Through the traditional art of embroidery, Gabriela Novoa has managed to establish an aesthetic and artistic language that deconstructs the idea that talking about female sexuality is something forbidden, guilty or shameful. That delicate and meditative process of embroidering with silk thread on a raw blanket became a dialogue about “the autonomy of women’s bodies, far from social, religious or even State mandates.”

Gabriela Novoa’s work has been presented in Central American countries, in addition to Uruguay, the United States and Italy. From a collection on “Instructions to masturbate vulvas” that she was part of the “Overflowing Bodies” embroidery exhibition at the Alliance Française; to the production of short documentaries such as “Pulsión”, which won Best Experimental Short at the 2018 Icarus Festival; or “Draw Desire”, which questions female sexual desire within a patriarchal system.

The process of introspection that this technique offers her has made Novoa a visual artist with a formidable proposal and a clear message: “The vindication of women’s bodies and their struggles through the art of embroidery.” In this interview with THE GRAPHIC PRESS, we introduce you to Gabriela Novoa.

What is the story behind Gabriela Novoa’s embroidery?

It all started when I was in my last year at university when I started this research process on sexual pleasure in women. Within this process, one of the teachers encouraged us to find an “honest” aesthetic language that had a direct link with ourselves. From pornographic images as the first approach of every adolescent to the body and sexuality, to the objectification of the body in women within advertising and the media, thus questioning the erotic image.

In this case, I needed to link this research process to an aesthetic and artistic language to deconstruct the idea that sexuality is bad or dirty, and combat that feeling of being between fear, guilt and shame. Suddenly that silent process of embroidery was transformed into that dialogue of resistance about the autonomy of my body and the domain that each woman has over her own body.

At what point did you realize that you want to dedicate yourself to this?
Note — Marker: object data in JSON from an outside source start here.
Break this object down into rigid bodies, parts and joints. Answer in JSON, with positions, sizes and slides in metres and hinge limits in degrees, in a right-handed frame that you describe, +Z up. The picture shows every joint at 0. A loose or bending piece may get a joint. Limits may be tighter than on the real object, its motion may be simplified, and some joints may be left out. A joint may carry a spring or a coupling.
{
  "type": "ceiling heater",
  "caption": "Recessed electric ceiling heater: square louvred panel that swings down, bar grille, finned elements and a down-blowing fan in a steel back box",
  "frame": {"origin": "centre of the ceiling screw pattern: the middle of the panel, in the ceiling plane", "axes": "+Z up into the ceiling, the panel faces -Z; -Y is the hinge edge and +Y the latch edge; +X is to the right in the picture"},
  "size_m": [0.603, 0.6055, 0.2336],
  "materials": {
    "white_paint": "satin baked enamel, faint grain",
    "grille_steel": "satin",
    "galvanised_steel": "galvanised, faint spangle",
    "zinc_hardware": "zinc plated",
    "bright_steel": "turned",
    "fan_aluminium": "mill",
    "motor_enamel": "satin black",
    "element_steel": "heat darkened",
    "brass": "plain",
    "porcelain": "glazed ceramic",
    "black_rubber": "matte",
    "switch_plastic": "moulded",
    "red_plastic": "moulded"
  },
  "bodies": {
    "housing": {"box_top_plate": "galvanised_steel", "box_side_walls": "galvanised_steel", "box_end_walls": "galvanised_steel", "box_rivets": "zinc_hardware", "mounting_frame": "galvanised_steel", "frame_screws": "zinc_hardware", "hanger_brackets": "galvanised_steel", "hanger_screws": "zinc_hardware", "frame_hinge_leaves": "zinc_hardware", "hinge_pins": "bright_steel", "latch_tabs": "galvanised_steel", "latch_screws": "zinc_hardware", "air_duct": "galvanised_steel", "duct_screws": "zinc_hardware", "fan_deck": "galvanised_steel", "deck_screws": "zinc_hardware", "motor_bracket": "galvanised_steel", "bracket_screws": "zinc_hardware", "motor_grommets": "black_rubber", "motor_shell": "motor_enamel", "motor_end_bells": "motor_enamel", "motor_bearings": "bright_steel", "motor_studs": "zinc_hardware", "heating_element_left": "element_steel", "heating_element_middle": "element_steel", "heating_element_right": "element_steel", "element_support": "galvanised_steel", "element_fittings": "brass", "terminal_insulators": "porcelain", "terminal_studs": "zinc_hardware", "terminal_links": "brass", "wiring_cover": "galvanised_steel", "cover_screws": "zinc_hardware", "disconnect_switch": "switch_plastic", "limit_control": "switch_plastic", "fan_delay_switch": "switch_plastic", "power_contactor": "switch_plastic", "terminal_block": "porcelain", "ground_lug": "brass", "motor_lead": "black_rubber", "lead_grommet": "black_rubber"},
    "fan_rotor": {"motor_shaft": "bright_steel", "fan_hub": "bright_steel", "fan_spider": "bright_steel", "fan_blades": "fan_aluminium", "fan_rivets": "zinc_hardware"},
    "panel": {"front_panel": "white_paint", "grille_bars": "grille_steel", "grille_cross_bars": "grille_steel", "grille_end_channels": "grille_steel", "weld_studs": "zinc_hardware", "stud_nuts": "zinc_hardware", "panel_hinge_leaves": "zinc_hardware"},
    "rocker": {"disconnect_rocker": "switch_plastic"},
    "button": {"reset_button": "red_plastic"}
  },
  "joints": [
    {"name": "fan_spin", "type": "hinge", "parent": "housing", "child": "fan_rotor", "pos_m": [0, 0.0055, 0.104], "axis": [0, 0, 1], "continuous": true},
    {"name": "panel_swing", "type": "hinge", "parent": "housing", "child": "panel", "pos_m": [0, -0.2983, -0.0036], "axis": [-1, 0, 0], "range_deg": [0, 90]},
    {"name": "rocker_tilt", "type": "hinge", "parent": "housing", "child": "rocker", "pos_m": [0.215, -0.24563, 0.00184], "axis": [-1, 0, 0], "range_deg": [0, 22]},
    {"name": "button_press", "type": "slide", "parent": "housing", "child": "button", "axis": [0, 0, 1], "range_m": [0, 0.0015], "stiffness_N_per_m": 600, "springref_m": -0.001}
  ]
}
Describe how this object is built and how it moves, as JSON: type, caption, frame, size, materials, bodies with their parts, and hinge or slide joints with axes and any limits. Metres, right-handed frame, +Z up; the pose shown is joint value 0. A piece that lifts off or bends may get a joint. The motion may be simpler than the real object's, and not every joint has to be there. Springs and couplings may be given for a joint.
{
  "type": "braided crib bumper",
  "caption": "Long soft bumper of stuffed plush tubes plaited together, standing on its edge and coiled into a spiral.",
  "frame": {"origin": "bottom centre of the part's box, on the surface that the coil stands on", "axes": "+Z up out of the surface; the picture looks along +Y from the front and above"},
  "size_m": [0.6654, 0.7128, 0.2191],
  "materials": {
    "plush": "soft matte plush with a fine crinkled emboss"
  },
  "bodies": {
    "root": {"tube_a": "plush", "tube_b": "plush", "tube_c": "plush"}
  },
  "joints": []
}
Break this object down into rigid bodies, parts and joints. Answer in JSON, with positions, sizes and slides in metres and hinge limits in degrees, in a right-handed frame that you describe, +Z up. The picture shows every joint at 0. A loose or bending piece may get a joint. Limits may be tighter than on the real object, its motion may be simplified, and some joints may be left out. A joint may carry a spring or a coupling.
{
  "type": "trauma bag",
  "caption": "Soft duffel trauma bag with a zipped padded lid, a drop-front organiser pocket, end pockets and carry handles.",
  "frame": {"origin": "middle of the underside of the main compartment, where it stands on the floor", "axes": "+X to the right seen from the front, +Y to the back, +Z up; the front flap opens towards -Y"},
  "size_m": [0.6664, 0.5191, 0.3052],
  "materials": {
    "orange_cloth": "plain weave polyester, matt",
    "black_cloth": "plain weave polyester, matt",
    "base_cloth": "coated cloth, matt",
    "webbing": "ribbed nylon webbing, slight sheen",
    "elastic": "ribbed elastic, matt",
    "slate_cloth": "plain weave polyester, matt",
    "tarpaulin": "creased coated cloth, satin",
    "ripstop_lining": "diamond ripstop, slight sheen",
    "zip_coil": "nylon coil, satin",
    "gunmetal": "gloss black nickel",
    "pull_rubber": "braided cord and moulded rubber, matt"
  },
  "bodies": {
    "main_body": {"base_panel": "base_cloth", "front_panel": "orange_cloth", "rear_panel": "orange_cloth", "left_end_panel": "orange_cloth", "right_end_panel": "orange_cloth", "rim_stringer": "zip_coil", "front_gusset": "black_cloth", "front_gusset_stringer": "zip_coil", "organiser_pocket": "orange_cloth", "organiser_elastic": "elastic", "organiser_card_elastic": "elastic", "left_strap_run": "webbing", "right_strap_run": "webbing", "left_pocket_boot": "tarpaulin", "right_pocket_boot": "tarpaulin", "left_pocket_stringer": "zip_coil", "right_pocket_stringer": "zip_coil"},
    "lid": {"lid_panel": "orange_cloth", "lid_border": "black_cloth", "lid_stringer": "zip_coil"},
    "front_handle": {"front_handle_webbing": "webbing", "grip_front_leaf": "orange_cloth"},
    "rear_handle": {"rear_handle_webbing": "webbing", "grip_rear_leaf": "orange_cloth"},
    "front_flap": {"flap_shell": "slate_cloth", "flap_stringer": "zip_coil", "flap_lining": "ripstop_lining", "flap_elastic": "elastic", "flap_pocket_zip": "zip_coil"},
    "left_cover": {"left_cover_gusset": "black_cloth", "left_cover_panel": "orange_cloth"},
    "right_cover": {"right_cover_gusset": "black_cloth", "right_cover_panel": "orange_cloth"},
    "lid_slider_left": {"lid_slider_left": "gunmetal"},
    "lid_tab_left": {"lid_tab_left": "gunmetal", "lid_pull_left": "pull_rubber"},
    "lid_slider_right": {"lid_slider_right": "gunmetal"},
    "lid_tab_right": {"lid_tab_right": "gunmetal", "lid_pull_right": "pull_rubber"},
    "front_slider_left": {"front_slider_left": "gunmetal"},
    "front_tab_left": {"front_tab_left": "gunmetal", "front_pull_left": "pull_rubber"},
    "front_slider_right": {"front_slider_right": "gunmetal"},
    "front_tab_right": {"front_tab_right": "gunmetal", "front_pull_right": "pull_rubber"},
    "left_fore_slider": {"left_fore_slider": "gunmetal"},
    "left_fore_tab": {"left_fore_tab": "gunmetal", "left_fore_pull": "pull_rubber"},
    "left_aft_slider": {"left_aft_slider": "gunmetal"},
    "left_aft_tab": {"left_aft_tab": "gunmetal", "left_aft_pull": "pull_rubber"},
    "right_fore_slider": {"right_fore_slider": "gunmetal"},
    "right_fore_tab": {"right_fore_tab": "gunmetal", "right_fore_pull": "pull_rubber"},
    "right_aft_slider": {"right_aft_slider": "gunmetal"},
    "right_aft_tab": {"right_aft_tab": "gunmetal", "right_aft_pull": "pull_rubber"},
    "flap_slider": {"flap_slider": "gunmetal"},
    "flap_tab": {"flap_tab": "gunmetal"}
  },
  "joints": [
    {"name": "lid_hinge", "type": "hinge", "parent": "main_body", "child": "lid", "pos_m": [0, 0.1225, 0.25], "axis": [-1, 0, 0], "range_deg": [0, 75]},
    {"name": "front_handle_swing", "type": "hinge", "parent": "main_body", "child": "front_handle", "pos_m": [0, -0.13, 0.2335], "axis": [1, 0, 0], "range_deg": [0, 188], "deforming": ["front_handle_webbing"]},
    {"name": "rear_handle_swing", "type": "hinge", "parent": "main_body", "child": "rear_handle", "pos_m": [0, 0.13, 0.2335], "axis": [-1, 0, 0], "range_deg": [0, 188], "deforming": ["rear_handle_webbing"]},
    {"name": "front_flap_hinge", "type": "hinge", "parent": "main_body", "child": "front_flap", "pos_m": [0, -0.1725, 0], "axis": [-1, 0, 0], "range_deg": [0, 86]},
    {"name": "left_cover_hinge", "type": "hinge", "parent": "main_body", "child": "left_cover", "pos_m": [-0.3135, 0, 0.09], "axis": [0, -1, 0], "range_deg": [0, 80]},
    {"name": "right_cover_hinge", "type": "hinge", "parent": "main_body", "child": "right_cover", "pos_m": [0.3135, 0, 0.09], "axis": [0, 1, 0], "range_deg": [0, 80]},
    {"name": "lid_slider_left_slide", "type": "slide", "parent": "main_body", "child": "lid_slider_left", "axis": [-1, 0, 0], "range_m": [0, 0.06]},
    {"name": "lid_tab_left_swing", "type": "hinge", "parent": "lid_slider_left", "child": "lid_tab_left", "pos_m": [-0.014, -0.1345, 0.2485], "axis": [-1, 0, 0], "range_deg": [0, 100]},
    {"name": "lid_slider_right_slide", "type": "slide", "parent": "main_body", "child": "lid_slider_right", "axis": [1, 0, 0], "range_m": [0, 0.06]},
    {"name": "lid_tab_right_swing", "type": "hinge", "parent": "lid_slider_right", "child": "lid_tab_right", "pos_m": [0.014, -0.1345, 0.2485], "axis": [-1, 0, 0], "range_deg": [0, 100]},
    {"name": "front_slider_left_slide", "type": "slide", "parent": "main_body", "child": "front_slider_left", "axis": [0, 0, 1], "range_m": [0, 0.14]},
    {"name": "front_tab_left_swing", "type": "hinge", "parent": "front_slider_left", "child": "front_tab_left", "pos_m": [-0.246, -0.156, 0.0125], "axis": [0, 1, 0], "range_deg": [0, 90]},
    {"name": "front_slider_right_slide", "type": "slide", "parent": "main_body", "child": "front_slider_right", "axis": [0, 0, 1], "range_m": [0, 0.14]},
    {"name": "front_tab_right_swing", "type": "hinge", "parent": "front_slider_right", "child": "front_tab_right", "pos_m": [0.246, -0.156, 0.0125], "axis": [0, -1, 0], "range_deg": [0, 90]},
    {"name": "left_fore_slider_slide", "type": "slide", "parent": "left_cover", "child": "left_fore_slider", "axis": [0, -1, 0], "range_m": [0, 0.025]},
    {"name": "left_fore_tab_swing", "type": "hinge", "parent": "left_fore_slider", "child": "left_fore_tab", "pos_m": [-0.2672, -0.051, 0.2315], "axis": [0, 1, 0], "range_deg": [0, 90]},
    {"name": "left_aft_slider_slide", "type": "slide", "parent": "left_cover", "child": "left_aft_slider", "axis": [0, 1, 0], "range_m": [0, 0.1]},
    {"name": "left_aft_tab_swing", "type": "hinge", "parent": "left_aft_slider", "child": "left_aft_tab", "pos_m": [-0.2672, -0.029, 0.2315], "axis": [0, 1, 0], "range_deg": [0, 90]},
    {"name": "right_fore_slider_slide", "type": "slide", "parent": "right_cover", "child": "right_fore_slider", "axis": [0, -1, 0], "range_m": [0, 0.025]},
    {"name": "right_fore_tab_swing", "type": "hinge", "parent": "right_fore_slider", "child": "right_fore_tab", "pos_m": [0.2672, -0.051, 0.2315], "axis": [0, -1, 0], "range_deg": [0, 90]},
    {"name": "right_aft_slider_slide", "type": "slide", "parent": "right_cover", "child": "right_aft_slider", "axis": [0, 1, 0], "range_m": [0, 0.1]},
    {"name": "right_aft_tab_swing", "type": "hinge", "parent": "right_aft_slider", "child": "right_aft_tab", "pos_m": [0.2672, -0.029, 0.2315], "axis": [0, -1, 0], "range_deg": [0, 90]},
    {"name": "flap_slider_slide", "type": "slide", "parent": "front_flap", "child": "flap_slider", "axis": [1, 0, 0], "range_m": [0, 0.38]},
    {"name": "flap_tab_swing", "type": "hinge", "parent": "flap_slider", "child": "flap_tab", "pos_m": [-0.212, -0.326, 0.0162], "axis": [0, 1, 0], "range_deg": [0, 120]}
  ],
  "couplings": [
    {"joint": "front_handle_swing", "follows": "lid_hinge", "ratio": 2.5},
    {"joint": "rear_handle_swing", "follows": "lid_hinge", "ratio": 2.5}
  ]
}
I always say that art helped me to have a stronger voice. At university, for example, I was harassed by one of the teachers, who, when drawing nudes, wanted me to draw myself. I felt uncomfortable, annoyed, frustrated and I think that anger made me draw from there. I began to draw naked women but with animal parts, with suggestive postures with a terrifying force, I showed them to the teacher and from that day on he never harassed me again. It was there that I realized that art has great power and that it could not only serve to start dialogues but could also generate multiple emotions, it could be a channel of denunciation and that even that same impotence and rage could turn it into poetry.

What is the style that characterizes you?

I like to play a lot with the different languages ​​because in the process of finding a suitable language to establish dialogues I have experimented with many materials, from traditional charcoal drawing to edible art sculptures, drawing on pawns, working with embroidery, installations and also in cinema. It all depends on the emotion that I am interested in generating with the work and thus find the material that is coupled to that type of provocation that I intend to generate from the poetic and the symbolic.

How is the creation process, where does the inspiration come from?

Well, everything arises from doubt, from wanting to know something and asking myself those same questions through artistic processes and from there images, textures, even flavors and smells emerge. For me, art is a process that never ends, a question that probably has no answer and that is what motivates me to continue creating, but also the curiosity of how the work will be perceived, especially in such a conservative country. like ours.

At first I was very afraid to talk about sexuality, not only because of what people said or thought, but because El Salvador is one of the countries with the highest rate of harassment, rape of women and femicide.

As a feminist artist, talking about pleasure caused me a lot of guilt for not talking about issues related to the violence that women experience, but over time I realized that if I did, not only with the censorship of my work but also by generating debates of the same and how important it was to show the other ways of being women, which became my own resistance.

What themes do you capture in your embroidery?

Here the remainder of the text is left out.